### Your objective
Work out how many lines in the listing below include the word "code". Give nothing but the number.

### Dataset entries
+ + + + +

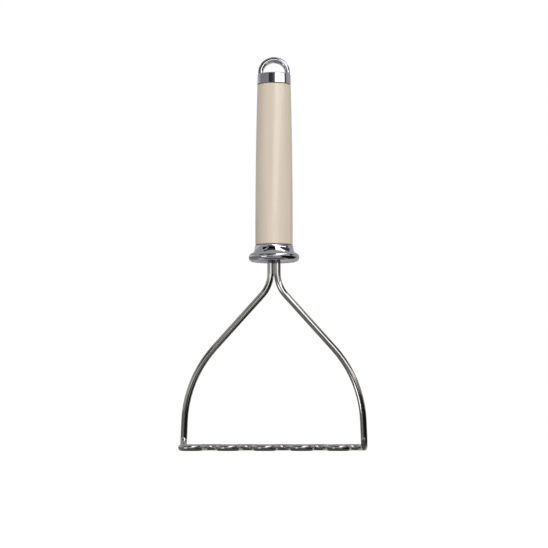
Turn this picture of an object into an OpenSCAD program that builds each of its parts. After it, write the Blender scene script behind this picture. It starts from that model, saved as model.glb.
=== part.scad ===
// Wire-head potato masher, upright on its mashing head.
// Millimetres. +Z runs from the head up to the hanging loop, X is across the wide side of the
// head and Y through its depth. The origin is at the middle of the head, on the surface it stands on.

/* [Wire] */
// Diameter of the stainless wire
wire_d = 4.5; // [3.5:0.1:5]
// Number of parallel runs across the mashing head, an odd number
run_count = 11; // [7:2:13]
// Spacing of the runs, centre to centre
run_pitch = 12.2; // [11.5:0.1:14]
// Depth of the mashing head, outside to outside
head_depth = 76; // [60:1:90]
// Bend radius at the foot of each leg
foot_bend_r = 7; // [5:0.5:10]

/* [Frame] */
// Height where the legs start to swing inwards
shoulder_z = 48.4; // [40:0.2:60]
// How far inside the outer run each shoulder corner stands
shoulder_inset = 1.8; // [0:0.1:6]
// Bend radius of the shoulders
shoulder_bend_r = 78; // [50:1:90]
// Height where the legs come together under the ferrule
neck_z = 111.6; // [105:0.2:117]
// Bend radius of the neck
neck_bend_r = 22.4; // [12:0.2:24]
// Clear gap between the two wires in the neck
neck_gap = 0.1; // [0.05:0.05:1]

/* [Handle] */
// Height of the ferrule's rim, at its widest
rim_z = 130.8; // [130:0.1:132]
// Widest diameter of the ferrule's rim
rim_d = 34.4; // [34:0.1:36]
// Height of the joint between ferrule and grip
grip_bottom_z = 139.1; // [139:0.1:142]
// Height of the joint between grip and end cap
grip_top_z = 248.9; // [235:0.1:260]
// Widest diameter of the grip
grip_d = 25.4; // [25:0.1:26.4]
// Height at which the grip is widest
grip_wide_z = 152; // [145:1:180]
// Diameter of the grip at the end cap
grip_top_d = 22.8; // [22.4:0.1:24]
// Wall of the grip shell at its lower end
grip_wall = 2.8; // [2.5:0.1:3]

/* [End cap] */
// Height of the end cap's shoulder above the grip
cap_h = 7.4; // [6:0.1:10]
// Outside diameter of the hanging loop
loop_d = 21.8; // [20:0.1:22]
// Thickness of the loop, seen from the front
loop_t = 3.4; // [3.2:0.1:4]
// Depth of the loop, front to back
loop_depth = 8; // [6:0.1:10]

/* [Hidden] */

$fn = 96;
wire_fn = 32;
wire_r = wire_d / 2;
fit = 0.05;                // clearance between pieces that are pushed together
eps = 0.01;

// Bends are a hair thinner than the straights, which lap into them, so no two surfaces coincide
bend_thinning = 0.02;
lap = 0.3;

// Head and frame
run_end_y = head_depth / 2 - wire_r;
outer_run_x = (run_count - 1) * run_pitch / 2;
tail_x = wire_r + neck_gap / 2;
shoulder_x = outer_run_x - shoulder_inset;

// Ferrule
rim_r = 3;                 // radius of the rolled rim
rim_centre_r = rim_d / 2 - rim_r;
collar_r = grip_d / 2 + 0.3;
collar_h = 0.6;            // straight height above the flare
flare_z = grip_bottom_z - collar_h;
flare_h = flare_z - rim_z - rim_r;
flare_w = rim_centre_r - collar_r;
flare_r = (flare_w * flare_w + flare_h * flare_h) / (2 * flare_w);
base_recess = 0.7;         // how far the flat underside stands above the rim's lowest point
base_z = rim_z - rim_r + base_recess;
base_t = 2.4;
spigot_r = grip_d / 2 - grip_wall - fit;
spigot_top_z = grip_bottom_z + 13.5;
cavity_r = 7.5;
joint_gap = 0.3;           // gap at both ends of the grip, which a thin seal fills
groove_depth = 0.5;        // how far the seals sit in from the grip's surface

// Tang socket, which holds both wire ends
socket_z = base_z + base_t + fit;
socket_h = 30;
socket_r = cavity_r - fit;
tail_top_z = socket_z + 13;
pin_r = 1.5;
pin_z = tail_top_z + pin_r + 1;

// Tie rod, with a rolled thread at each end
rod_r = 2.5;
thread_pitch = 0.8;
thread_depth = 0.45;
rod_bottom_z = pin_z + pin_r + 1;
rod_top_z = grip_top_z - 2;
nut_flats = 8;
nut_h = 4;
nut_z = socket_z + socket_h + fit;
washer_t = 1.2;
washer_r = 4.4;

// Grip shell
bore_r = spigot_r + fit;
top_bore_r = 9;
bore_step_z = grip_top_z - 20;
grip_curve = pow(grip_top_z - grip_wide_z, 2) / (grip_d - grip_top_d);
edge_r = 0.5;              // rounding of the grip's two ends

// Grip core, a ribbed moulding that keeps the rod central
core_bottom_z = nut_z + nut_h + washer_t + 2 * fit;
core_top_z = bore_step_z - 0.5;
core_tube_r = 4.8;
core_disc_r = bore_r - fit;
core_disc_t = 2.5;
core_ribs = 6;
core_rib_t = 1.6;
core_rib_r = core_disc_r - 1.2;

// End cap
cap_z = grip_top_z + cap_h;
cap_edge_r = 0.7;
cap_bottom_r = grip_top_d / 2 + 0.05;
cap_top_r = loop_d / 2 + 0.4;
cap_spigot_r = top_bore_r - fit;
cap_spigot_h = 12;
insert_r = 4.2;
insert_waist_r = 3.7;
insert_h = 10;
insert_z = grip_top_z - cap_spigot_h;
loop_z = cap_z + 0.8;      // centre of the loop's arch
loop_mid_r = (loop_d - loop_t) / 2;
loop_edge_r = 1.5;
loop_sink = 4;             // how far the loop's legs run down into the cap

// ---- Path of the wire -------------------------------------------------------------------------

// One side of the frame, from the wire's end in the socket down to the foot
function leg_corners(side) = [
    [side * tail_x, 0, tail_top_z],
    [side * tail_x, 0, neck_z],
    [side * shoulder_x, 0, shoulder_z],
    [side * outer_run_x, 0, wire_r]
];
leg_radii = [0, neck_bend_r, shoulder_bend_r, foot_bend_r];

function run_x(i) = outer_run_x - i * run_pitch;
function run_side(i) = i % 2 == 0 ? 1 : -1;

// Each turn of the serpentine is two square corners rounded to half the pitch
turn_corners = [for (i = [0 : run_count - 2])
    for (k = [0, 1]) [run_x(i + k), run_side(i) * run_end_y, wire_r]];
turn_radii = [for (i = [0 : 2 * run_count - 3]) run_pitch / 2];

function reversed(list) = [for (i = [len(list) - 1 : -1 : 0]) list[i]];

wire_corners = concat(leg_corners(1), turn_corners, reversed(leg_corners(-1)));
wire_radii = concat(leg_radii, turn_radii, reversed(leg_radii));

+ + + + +

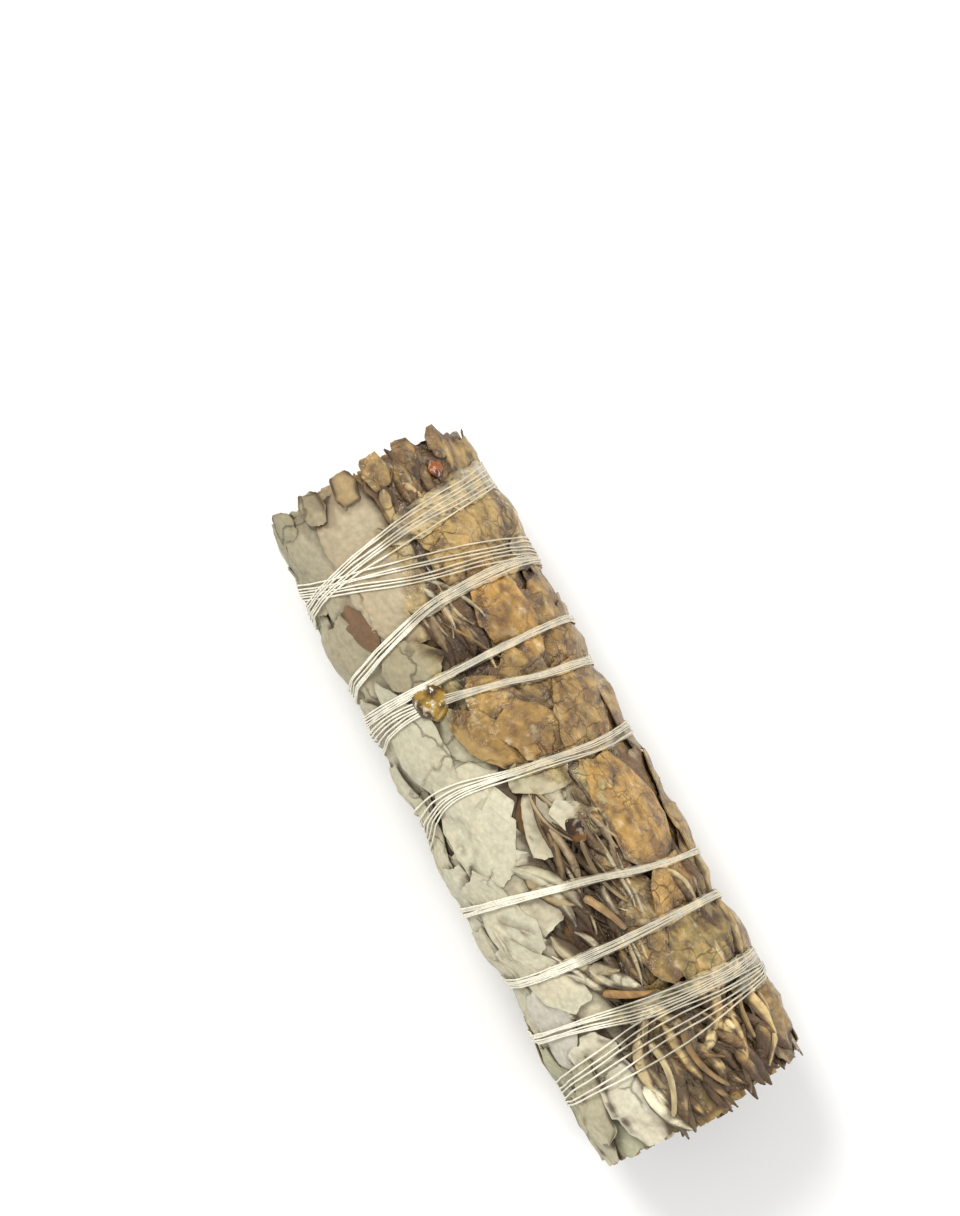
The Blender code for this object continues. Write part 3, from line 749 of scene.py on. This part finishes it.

+ + + + +

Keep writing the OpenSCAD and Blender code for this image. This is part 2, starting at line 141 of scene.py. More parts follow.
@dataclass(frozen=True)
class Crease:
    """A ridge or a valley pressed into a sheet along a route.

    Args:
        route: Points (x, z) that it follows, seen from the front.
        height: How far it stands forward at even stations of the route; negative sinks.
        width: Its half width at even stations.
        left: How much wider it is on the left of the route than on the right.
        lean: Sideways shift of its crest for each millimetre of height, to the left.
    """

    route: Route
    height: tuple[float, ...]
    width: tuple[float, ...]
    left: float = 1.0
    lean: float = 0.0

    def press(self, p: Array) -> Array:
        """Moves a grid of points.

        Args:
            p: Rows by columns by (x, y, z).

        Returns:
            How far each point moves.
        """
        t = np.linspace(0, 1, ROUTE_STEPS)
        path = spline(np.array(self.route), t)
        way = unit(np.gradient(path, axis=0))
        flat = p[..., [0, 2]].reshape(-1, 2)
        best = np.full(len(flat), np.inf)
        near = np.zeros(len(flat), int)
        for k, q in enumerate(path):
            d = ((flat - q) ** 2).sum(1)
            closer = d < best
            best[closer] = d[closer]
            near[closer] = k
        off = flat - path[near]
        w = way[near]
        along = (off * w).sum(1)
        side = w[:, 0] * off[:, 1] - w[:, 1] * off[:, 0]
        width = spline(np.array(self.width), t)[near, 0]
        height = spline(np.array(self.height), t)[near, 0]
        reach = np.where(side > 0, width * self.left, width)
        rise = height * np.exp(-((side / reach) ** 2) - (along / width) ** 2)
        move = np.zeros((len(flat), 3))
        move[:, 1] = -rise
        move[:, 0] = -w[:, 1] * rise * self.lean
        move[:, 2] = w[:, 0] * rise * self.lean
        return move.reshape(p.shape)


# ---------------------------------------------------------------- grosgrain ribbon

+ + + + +

### Final answer
2